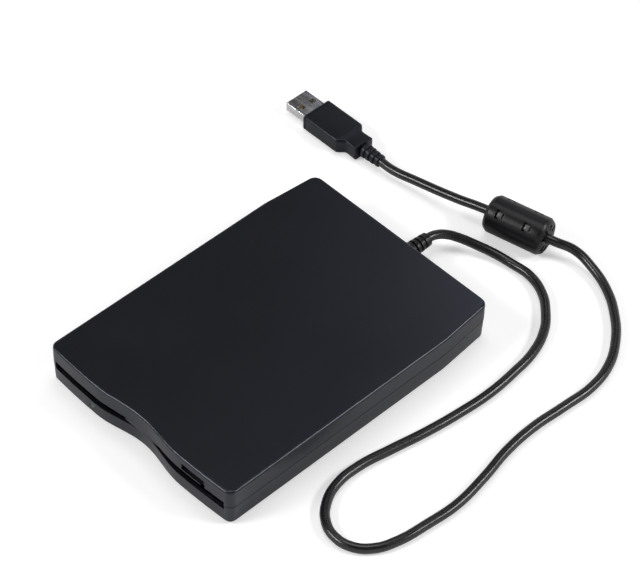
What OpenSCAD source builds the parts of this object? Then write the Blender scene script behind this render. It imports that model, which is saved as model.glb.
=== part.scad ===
// Slim external floppy disk drive with a fixed cord, a snap-on ferrite and a USB-A plug.
// Millimetres. Origin under the middle of the case on the surface it stands on.
// Front faces -Y, the disk goes in along +Y, +Z is up.

/* [Disk] */
// Width of a disk
disk_w = 90; // [84:0.5:99]
// Length of a disk
disk_l = 94; // [86:0.5:103]
// Thickness of a disk
disk_t = 3.3; // [3:0.1:3.6]
// How far a loaded disk sinks onto the spindle
drop = 2.4; // [2.2:0.1:2.5]

/* [Case] */
// Room beside the disk, out to the side of the case
side_room = 6.4; // [6:0.1:8]
// Room in front of a loaded disk, out to the front crests
front_room = 6; // [5.6:0.1:7]
// Room behind a loaded disk for the heads' drive and the boards
rear_room = 42; // [39:0.5:48]
// Room above the slot for the slide plate, the lid and the roof
top_room = 6.7; // [6.4:0.1:8]
// How far each side tapers in towards the rear wall
side_taper = 2.4; // [1:0.1:3.4]
// Length over which the sides taper in
taper_l = 26.5; // [15:0.5:40]
// Radius of the front upright corners
corner_front = 3.5; // [2:0.5:4]
// Radius of the rear upright corners
corner_rear = 4; // [3:0.5:5]
// Wall thickness of both shells
wall = 1.6; // [1.4:0.1:1.8]
// Thickness of the roof and of the floor
skin_t = 1.6; // [1.4:0.1:1.8]
// Radius of the rounded top edge
top_round = 1; // [0.5:0.1:1.4]
// Height of the parting line above the underside
seam_up = 9.5; // [9:0.1:10.2]
// How far the underside is drawn in from the sides
draft = 0.45; // [0.2:0.05:0.5]
// Distance of the two front crests from the middle
crest_x = 24; // [18:1:30]
// Depth of the finger dip in the top shell's front
top_dip = 2.4; // [1.6:0.1:2.6]
// Depth of the finger dip in the bottom shell's front
bottom_dip = 3.5; // [2.6:0.1:3.8]
// How far the front falls back from the crests to the corners
side_fall = 0.9; // [0:0.1:1.5]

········

_Required work_
Each line of the material must be restated exactly.

_Solved exercise_
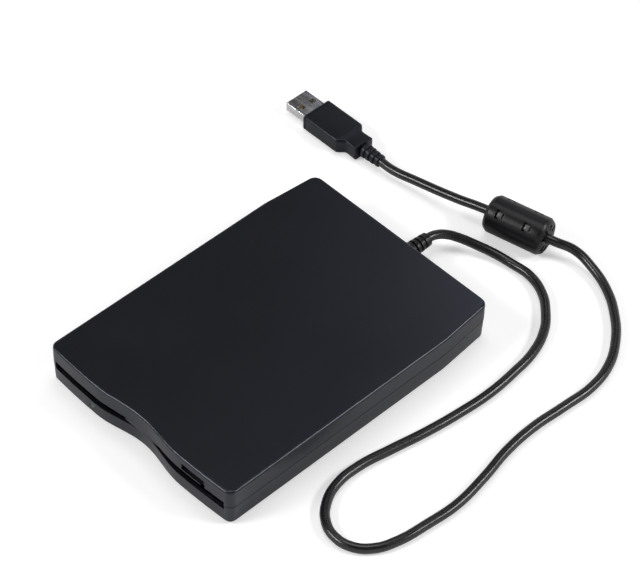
What OpenSCAD source builds the parts of this object? Then write the Blender scene script behind this render. It imports that model, which is saved as model.glb.
=== part.scad ===
// Slim external floppy disk drive with a fixed cord, a snap-on ferrite and a USB-A plug.
// Millimetres. Origin under the middle of the case on the surface it stands on.
// Front faces -Y, the disk goes in along +Y, +Z is up.

/* [Disk] */
// Width of a disk
disk_w = 90; // [84:0.5:99]
// Length of a disk
disk_l = 94; // [86:0.5:103]
// Thickness of a disk
disk_t = 3.3; // [3:0.1:3.6]
// How far a loaded disk sinks onto the spindle
drop = 2.4; // [2.2:0.1:2.5]

/* [Case] */
// Room beside the disk, out to the side of the case
side_room = 6.4; // [6:0.1:8]
// Room in front of a loaded disk, out to the front crests
front_room = 6; // [5.6:0.1:7]
// Room behind a loaded disk for the heads' drive and the boards
rear_room = 42; // [39:0.5:48]
// Room above the slot for the slide plate, the lid and the roof
top_room = 6.7; // [6.4:0.1:8]
// How far each side tapers in towards the rear wall
side_taper = 2.4; // [1:0.1:3.4]
// Length over which the sides taper in
taper_l = 26.5; // [15:0.5:40]
// Radius of the front upright corners
corner_front = 3.5; // [2:0.5:4]
// Radius of the rear upright corners
corner_rear = 4; // [3:0.5:5]
// Wall thickness of both shells
wall = 1.6; // [1.4:0.1:1.8]
// Thickness of the roof and of the floor
skin_t = 1.6; // [1.4:0.1:1.8]
// Radius of the rounded top edge
top_round = 1; // [0.5:0.1:1.4]
// Height of the parting line above the underside
seam_up = 9.5; // [9:0.1:10.2]
// How far the underside is drawn in from the sides
draft = 0.45; // [0.2:0.05:0.5]
// Distance of the two front crests from the middle
crest_x = 24; // [18:1:30]
// Depth of the finger dip in the top shell's front
top_dip = 2.4; // [1.6:0.1:2.6]
// Depth of the finger dip in the bottom shell's front
bottom_dip = 3.5; // [2.6:0.1:3.8]
// How far the front falls back from the crests to the corners
side_fall = 0.9; // [0:0.1:1.5]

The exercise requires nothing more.